[Begin]

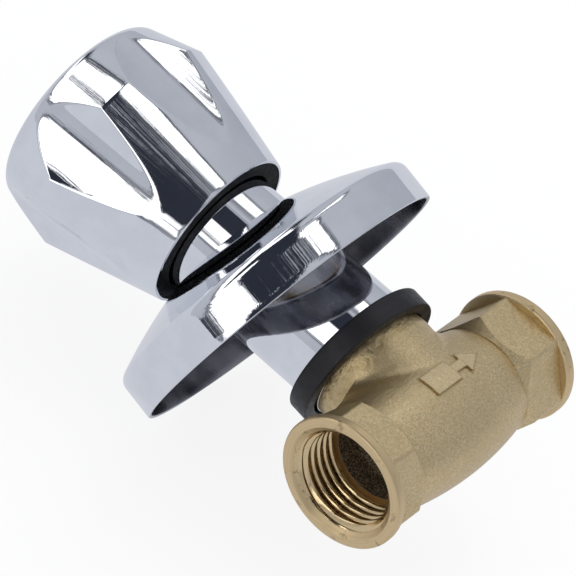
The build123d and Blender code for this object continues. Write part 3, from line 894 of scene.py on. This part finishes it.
def add_floor(scene, tones):
    """The pale floor, just under the valve."""
    mesh = bpy.data.meshes.new("floor")
    signs = [(-1, -1), (1, -1), (1, 1), (-1, 1)]
    corners = [(x * FLOOR_HALF, y * FLOOR_HALF, FLOOR_HEIGHT) for x, y in signs]
    mesh.from_pydata(corners, [], [(0, 1, 2, 3)])
    mesh.materials.append(floor_material(tones))
    floor = bpy.data.objects.new("floor", mesh)
    scene.collection.objects.link(floor)


def add_lamp(scene):
    """The soft key lamp, which only matt surfaces show."""
    lamp = bpy.data.objects.new("Key lamp", bpy.data.lights.new("Key lamp", "AREA"))
    lamp.data.shape = "RECTANGLE"
    lamp.data.size, lamp.data.size_y = LAMP_SIZE
    lamp.data.energy = LAMP_POWER
    lamp.location = LAMP_PLACE
    lamp.rotation_euler = (LAMP_AIM - LAMP_PLACE).to_track_quat("-Z", "Y").to_euler()
    lamp.visible_camera = False
    lamp.visible_glossy = False
    scene.collection.objects.link(lamp)


# Operators


class STOPVALVE_OT_stage(bpy.types.Operator):
    """Set up the camera, the pale floor, the studio and its lamp."""

    bl_idname = "stop_valve.stage"
    bl_label = "Stage"

    def execute(self, context):
        scene = context.scene
        scene.view_settings.view_transform = "Standard"
        add_camera(scene)
        build_world(scene.stop_valve_studio)
        add_floor(scene, scene.stop_valve_studio)
        add_lamp(scene)
        return {"FINISHED"}


class STOPVALVE_OT_casting(bpy.types.Operator):
    """Finish the brass casting and cut the thread of both ports."""

    bl_idname = "stop_valve.casting"
    bl_label = "Casting and threads"

    def execute(self, context):
        colours = context.scene.stop_valve_finishes
        dress("valve_body", cast_brass(colours))
        brass = thread_brass(colours)
        points = thread_surface(context.scene.stop_valve_thread)
        for name, way in (("inlet_thread", 1), ("outlet_thread", -1)):
            turned = points * np.array([way, way, 1])
            thread = grid_piece(name, laid_down(turned), [brass], caps=True, sharp=60)
            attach(thread, "body")
        return {"FINISHED"}


class STOPVALVE_OT_sleeve(bpy.types.Operator):
    """Build the chromed sleeve and the rubber ring at its foot."""

    bl_idname = "stop_valve.sleeve"
    bl_label = "Sleeve and ring"

    def execute(self, context):
        sizes = context.scene.stop_valve_sleeve
        colours = context.scene.stop_valve_finishes
        tube = grid_piece("sleeve_chrome", laid_down(sleeve_surface(sizes)), [polished_chrome(colours)])
        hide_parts("sleeve_tube")
        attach(tube, "body")
        ring = grid_piece("foot_ring", laid_down(ring_surface(sizes)), [black_rubber(colours)])
        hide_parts("rubber_ring")
        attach(ring, "body")
        return {"FINISHED"}


class STOPVALVE_OT_flange(bpy.types.Operator):
    """Build the loose wall flange, polished outside and unpolished inside."""

    bl_idname = "stop_valve.flange"
    bl_label = "Wall flange"

    def execute(self, context):
        points, inside = flange_surface(context.scene.stop_valve_flange)
        finishes = [polished_chrome(context.scene.stop_valve_finishes), unpolished_chrome()]
        flange = grid_piece("flange_chrome", laid_down(points), finishes, sharp=30, row_material=inside)
        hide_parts("wall_flange")
        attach(flange, "flange")
        return {"FINISHED"}


class STOPVALVE_OT_handle(bpy.types.Operator):
    """Build the fluted chromed handle and finish its insert, cap and fastenings."""

    bl_idname = "stop_valve.handle"
    bl_label = "Handle"

    def execute(self, context):
        sizes = context.scene.stop_valve_handle
        colours = context.scene.stop_valve_finishes
        chrome = polished_chrome(colours)
        shell = grid_piece("handle_chrome", laid_down(handle_surface(sizes)), [chrome], sharp=24)
        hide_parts("handle_shell")
        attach(shell, "handle")
        dress("index_cap", chrome)
        dress("handle_insert", moulded("Moulded black plastic", colours.plastic, 0.6, 700, shine=0.12))
        steel = plated_steel(colours)
        for name in ("handle_screw", "screw_washer", "retaining_ring"):
            dress(name, steel)
        return {"FINISHED"}


class STOPVALVE_OT_headwork(bpy.types.Operator):
    """Finish the headwork that is hidden in the sleeve and the casting."""

    bl_idname = "stop_valve.headwork"
    bl_label = "Headwork"

    def execute(self, context):
        colours = context.scene.stop_valve_finishes
        brass = turned_brass(colours)
        for name in ("bonnet", "spindle", "jumper_carrier", "washer_plate", "washer_screw", "slip_washer"):
            dress(name, brass)
        rubber = black_rubber(colours)
        for name in ("seat_washer", "lower_o_ring", "upper_o_ring"):
            dress(name, rubber)
        dress("bonnet_washer", moulded("Red fibre", colours.fibre, 0.7, 1600, 0.04 * MM))
        dress("thrust_washer", moulded("White slip plastic", colours.slip_plastic, 0.4))
        return {"FINISHED"}


# Panel and registration


PROPERTIES = {
    "stop_valve_handle": HandleSizes,
    "stop_valve_flange": FlangeSizes,
    "stop_valve_sleeve": SleeveSizes,
    "stop_valve_thread": ThreadSizes,
    "stop_valve_finishes": FinishColours,
    "stop_valve_studio": StudioColours,
}
OPERATORS = (
    STOPVALVE_OT_stage,
    STOPVALVE_OT_casting,
    STOPVALVE_OT_sleeve,
    STOPVALVE_OT_flange,
    STOPVALVE_OT_handle,
    STOPVALVE_OT_headwork,
)


class STOPVALVE_PT_sidebar(bpy.types.Panel):
    """Lists the valve's building steps, sizes and colours."""

    bl_idname = "STOPVALVE_PT_sidebar"
    bl_label = "Stop Valve"
    bl_space_type = "VIEW_3D"
    bl_region_type = "UI"
    bl_category = "Stop Valve"

    def draw(self, context):
        for operator in OPERATORS:
            self.layout.operator(operator.bl_idname)
        for name, group in PROPERTIES.items():
            box = self.layout.box()
            for prop in group.__annotations__:
                box.prop(getattr(context.scene, name), prop)


def register():
    """Registers the properties, operators and panel."""
    for name, group in PROPERTIES.items():
        bpy.utils.register_class(group)
        setattr(bpy.types.Scene, name, PointerProperty(type=group))
    for operator in OPERATORS:
        bpy.utils.register_class(operator)
    bpy.utils.register_class(STOPVALVE_PT_sidebar)


def unregister():
    """Removes the panel, operators and properties."""
    bpy.utils.unregister_class(STOPVALVE_PT_sidebar)
    for operator in reversed(OPERATORS):
        bpy.utils.unregister_class(operator)
    for name, group in PROPERTIES.items():
        delattr(bpy.types.Scene, name)
        bpy.utils.unregister_class(group)


def main():
    register()
    bpy.ops.stop_valve.stage()
    bpy.ops.stop_valve.casting()
    bpy.ops.stop_valve.sleeve()
    bpy.ops.stop_valve.flange()
    bpy.ops.stop_valve.handle()
    bpy.ops.stop_valve.headwork()


if __name__ == "__main__":
    main()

[End]

Goal — Copy, please, exactly the lines that start at the first line of the data and end at the line containing "scene.collection.objects.link(floor)", both kept and no others.

Result of the exercise —
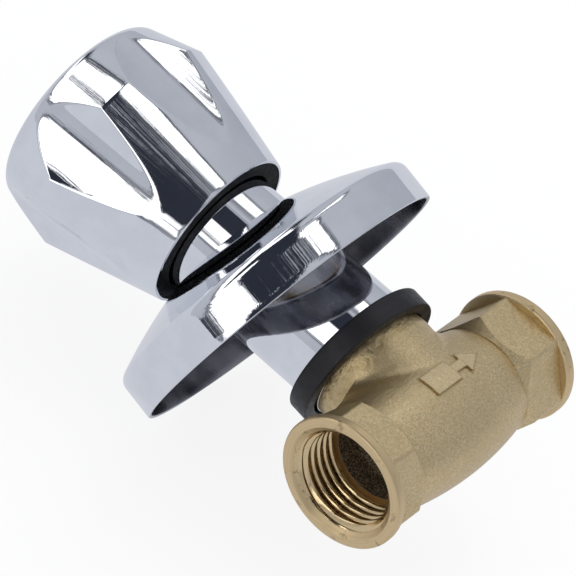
The build123d and Blender code for this object continues. Write part 3, from line 894 of scene.py on. This part finishes it.
def add_floor(scene, tones):
    """The pale floor, just under the valve."""
    mesh = bpy.data.meshes.new("floor")
    signs = [(-1, -1), (1, -1), (1, 1), (-1, 1)]
    corners = [(x * FLOOR_HALF, y * FLOOR_HALF, FLOOR_HEIGHT) for x, y in signs]
    mesh.from_pydata(corners, [], [(0, 1, 2, 3)])
    mesh.materials.append(floor_material(tones))
    floor = bpy.data.objects.new("floor", mesh)
    scene.collection.objects.link(floor)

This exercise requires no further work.